WORK TO BE COMPLETED: Repeat, exactly, the run of lines that opens with the line containing "depsgraph = bpy.context.evaluated_depsgraph_get()" and closes with the line containing "shown = obj.evaluated_get(depsgraph)", and leave all other lines out.

RECORDS FOR THIS EXERCISE:

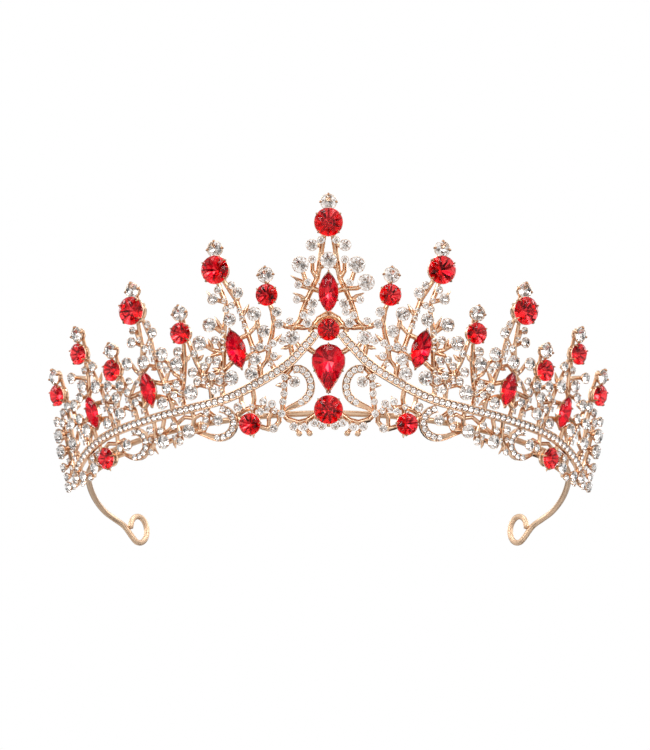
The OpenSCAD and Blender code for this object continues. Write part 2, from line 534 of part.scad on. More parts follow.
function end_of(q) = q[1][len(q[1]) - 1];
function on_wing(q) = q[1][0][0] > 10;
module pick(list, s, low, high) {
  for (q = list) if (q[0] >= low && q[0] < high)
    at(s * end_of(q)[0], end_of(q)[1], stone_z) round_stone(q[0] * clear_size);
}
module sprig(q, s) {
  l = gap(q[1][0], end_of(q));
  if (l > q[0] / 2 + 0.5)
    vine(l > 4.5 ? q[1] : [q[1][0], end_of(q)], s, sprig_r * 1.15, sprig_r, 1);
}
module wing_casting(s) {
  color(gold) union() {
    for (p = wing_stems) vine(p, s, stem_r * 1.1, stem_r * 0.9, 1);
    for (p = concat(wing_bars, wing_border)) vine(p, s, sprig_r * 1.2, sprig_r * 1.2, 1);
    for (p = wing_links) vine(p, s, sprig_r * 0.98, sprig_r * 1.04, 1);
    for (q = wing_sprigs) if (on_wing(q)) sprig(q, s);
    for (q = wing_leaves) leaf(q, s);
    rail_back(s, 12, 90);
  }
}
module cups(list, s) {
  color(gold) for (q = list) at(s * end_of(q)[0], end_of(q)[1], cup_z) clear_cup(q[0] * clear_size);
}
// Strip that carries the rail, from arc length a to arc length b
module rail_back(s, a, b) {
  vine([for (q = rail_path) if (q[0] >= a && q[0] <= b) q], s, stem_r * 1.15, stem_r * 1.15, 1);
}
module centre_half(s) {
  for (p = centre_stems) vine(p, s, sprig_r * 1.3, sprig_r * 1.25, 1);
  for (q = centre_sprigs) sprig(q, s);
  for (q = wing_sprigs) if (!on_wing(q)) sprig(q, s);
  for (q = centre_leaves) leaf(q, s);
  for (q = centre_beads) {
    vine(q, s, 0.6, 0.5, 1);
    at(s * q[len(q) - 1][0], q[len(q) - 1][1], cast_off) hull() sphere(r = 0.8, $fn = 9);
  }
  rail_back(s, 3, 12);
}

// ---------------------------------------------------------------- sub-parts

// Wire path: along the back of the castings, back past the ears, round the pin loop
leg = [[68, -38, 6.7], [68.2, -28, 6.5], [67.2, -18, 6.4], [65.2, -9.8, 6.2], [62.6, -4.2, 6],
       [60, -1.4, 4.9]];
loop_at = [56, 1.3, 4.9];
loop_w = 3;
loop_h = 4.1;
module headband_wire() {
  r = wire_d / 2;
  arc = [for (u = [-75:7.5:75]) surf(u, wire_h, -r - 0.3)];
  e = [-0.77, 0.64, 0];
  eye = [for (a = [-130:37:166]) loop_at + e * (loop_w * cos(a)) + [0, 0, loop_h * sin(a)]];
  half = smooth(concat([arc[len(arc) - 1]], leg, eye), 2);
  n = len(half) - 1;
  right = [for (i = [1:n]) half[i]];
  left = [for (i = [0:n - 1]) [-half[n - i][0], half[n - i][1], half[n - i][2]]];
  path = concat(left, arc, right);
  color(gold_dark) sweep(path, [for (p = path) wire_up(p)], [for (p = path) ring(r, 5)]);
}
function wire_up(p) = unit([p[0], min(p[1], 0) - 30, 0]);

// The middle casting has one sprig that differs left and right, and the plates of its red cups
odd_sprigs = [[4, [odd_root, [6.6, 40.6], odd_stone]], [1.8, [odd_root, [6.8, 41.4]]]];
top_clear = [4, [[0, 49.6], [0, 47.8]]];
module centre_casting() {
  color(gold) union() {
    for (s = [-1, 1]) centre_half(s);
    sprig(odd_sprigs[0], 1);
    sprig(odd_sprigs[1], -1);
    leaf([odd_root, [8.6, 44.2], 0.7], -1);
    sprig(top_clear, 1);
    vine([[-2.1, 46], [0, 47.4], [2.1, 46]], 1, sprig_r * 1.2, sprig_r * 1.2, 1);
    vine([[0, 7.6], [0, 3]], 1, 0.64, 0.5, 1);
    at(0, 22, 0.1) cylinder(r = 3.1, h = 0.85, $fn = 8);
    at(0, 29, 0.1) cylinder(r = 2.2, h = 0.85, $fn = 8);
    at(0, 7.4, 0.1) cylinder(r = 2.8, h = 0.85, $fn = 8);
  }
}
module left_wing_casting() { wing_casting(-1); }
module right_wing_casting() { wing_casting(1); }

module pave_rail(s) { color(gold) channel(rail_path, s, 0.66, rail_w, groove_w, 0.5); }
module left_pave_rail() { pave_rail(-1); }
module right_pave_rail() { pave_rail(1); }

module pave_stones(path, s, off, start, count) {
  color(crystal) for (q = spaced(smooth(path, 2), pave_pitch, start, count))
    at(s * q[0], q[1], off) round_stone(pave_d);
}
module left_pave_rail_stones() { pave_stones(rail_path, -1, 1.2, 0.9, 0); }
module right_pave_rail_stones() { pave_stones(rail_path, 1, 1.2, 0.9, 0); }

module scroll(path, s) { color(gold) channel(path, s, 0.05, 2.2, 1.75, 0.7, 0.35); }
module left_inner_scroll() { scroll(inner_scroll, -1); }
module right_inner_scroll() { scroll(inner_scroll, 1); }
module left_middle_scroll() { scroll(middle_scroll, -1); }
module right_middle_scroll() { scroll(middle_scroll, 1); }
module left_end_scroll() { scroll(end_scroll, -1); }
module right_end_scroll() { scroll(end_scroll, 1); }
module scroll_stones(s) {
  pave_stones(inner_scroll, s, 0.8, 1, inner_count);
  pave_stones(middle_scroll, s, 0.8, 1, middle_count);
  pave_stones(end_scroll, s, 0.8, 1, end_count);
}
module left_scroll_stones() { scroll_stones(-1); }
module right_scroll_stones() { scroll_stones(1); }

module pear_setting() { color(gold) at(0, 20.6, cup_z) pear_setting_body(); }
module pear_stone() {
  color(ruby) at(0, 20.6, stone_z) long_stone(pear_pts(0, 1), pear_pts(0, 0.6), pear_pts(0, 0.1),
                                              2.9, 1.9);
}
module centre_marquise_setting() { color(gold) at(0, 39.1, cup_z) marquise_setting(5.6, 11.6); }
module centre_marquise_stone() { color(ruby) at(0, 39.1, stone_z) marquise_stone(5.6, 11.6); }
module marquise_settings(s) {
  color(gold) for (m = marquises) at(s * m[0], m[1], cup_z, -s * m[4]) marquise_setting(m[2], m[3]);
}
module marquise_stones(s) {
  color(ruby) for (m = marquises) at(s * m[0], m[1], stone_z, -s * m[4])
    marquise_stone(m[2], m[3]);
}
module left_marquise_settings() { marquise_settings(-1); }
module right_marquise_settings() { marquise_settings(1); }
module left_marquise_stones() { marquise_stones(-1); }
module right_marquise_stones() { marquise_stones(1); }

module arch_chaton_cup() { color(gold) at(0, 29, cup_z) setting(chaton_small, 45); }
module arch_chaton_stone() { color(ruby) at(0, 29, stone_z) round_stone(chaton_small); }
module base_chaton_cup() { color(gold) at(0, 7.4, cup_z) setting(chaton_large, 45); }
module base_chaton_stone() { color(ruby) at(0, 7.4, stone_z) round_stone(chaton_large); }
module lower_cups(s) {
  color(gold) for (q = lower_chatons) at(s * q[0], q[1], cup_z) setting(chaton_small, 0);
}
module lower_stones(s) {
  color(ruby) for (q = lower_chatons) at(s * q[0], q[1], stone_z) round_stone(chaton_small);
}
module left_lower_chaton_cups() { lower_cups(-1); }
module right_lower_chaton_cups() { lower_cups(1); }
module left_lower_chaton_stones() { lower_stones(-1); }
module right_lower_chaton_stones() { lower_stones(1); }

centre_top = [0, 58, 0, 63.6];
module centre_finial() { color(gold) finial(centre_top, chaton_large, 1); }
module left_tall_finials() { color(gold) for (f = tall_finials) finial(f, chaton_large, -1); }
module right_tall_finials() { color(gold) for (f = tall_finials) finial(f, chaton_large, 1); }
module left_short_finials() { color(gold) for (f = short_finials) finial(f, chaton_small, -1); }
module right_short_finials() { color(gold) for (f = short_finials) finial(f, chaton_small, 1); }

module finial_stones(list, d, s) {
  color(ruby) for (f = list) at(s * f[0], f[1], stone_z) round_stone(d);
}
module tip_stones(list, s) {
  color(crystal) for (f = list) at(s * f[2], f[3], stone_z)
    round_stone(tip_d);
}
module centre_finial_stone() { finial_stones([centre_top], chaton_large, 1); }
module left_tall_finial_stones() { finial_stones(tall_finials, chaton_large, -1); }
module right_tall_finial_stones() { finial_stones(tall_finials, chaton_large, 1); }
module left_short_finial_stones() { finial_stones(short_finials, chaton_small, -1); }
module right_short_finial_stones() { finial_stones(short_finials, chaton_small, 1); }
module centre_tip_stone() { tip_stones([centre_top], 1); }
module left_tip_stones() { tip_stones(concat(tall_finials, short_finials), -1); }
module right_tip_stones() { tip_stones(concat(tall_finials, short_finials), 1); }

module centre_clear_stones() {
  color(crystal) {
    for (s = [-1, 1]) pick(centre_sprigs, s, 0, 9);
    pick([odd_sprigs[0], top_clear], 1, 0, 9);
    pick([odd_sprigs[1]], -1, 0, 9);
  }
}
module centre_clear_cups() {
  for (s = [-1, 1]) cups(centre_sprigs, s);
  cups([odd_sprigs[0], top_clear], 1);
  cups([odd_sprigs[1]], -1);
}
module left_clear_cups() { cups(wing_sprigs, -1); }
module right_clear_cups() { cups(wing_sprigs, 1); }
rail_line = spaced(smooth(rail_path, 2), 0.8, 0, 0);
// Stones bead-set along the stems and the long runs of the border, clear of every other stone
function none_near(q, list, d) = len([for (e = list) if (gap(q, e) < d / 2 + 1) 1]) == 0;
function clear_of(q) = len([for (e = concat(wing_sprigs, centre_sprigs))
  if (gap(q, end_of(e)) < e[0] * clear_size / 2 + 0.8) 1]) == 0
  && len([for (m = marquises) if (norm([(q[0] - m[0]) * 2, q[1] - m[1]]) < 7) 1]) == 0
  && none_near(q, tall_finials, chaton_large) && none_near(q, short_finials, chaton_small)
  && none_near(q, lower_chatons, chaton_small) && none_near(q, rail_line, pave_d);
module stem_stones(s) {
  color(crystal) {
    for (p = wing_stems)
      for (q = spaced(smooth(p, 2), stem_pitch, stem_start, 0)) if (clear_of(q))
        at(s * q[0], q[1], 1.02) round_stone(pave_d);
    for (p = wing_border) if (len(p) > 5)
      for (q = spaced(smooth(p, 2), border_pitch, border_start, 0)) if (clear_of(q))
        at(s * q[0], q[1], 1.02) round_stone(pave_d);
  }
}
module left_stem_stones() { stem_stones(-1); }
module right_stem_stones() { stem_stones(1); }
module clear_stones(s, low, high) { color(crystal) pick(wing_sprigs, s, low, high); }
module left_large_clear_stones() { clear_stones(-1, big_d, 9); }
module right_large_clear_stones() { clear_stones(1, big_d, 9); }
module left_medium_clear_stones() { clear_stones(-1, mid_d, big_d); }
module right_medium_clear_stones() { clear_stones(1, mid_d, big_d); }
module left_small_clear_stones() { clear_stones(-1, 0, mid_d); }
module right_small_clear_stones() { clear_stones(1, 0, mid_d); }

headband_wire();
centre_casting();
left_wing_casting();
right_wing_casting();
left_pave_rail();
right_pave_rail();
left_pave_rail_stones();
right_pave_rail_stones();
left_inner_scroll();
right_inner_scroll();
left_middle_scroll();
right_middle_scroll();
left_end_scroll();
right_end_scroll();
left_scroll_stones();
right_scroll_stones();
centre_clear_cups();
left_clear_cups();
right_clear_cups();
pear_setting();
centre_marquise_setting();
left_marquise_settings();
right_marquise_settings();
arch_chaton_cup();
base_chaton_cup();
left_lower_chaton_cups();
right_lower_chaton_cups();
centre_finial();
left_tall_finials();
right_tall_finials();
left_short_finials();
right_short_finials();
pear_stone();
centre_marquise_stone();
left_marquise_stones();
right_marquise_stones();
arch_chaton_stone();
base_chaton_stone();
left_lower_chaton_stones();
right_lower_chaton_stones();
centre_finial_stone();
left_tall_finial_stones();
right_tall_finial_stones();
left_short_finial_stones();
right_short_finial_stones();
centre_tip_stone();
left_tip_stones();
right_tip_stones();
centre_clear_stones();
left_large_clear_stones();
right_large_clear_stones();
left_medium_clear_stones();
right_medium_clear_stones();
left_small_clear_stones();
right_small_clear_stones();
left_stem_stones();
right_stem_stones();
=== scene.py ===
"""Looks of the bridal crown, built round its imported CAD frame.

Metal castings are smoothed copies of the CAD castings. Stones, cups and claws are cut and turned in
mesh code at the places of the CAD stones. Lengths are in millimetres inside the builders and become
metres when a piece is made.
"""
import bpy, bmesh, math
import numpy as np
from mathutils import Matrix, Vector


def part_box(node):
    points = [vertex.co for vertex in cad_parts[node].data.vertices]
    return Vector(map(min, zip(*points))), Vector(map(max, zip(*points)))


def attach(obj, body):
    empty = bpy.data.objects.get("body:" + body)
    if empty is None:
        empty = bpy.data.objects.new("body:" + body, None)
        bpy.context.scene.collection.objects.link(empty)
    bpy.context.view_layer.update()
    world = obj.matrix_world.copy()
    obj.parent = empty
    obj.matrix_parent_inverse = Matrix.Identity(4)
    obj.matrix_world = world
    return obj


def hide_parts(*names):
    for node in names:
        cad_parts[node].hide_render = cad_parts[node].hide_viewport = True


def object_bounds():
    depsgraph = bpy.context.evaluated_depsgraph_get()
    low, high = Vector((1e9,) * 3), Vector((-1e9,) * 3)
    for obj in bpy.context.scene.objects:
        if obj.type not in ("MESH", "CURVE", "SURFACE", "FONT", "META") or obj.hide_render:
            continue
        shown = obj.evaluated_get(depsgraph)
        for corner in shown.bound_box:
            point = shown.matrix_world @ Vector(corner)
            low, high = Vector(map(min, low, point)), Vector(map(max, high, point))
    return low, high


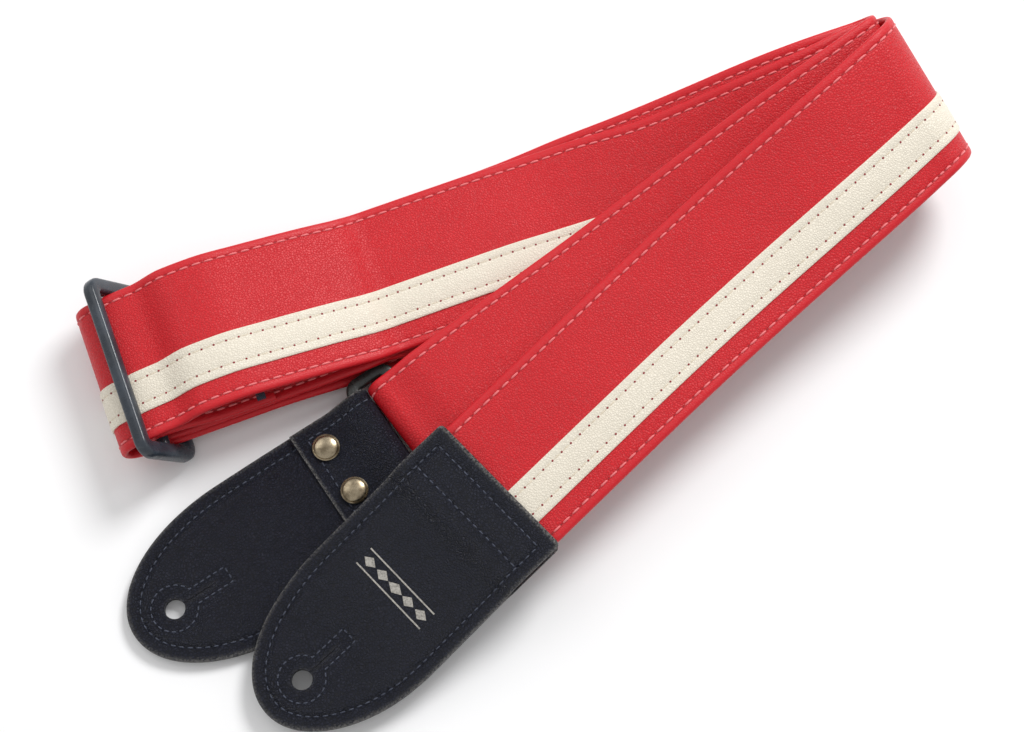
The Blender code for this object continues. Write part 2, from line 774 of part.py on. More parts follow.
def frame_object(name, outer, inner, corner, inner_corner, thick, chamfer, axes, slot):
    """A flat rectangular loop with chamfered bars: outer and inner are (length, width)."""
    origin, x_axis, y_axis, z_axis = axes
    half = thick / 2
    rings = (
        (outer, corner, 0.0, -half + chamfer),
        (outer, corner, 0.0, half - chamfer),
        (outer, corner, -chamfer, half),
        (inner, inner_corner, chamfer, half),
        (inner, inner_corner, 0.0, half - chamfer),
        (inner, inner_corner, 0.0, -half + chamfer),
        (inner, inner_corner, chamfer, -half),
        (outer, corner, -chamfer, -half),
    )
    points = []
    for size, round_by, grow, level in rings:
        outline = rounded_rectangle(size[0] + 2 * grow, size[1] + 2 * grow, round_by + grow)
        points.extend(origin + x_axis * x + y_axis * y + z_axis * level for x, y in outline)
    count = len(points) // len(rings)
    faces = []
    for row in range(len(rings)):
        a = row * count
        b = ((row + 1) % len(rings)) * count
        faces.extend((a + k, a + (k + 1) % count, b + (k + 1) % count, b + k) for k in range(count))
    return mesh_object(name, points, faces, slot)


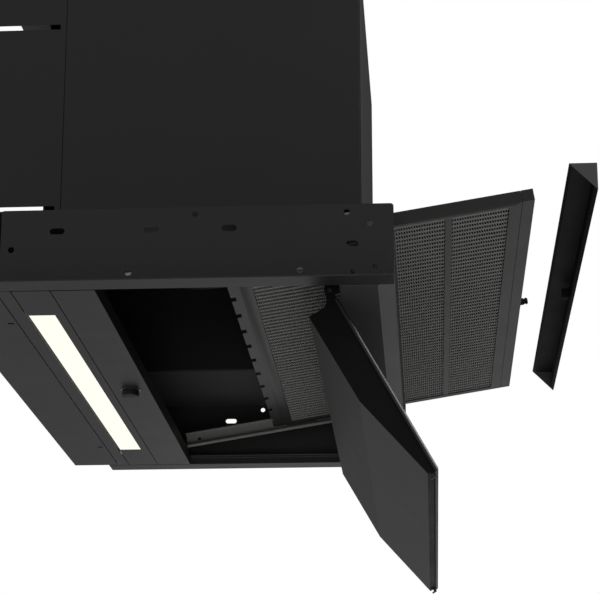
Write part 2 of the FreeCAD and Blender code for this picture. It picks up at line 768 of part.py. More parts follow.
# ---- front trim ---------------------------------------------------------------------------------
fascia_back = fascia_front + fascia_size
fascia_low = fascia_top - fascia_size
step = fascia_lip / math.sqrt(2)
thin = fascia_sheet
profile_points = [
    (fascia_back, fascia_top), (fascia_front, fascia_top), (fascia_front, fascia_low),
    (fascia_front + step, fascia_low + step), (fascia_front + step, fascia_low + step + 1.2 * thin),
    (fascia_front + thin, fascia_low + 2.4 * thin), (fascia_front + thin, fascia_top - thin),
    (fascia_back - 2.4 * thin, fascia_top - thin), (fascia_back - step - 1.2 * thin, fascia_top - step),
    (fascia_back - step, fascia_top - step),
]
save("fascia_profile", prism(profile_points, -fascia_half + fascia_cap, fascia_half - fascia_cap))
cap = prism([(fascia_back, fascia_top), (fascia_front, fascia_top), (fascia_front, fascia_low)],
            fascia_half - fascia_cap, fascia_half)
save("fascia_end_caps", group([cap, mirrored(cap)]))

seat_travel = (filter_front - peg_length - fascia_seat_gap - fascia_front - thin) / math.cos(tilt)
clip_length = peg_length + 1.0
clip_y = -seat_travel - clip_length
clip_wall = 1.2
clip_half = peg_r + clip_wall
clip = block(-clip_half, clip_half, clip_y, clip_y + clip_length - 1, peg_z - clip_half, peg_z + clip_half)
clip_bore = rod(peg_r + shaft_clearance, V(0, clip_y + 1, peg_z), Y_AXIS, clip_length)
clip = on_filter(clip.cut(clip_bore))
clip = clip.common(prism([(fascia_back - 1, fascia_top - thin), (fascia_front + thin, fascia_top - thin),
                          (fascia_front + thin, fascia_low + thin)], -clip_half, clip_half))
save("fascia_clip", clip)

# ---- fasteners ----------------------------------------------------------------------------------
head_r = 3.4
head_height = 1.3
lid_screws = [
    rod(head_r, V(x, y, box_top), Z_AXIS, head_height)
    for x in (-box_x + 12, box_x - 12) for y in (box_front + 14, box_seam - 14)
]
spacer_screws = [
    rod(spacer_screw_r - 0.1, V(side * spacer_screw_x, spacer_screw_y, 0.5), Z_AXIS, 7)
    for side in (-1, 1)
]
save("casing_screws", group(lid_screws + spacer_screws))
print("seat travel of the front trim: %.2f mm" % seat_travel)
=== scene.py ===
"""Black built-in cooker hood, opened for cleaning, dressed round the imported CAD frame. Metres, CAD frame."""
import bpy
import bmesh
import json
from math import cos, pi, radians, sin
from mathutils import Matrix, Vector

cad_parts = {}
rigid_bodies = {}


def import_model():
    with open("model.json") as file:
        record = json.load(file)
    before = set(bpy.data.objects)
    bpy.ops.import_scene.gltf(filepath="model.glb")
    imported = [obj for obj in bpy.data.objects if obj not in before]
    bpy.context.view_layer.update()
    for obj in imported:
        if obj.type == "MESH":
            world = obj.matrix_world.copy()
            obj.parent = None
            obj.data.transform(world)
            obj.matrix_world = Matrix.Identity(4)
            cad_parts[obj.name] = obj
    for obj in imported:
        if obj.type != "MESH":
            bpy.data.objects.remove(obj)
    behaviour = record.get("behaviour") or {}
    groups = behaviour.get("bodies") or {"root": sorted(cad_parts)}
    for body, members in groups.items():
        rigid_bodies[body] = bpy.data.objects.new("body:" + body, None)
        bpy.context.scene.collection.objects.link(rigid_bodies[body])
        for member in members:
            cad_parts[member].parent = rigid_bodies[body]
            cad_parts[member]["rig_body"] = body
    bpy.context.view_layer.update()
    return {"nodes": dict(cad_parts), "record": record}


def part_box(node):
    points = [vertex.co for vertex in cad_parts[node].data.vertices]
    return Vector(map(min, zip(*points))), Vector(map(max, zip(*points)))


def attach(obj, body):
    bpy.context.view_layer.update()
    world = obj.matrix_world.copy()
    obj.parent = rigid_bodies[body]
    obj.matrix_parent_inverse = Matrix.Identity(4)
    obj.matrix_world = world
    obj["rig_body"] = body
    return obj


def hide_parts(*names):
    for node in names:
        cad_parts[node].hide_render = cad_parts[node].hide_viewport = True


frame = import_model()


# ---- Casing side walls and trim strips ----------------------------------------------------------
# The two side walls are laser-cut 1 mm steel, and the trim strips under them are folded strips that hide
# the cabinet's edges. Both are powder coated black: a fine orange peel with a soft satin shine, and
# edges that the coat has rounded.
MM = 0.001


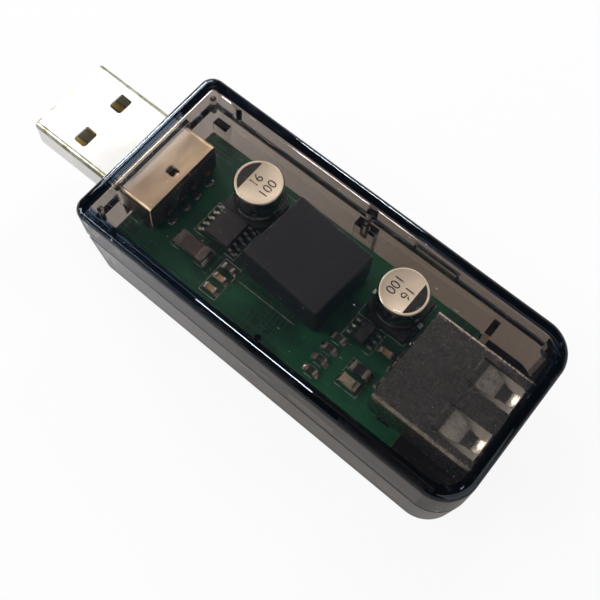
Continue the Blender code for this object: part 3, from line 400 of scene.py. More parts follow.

EXERCISE OUTPUT:
    depsgraph = bpy.context.evaluated_depsgraph_get()
    low, high = Vector((1e9,) * 3), Vector((-1e9,) * 3)
    for obj in bpy.context.scene.objects:
        if obj.type not in ("MESH", "CURVE", "SURFACE", "FONT", "META") or obj.hide_render:
            continue
        shown = obj.evaluated_get(depsgraph)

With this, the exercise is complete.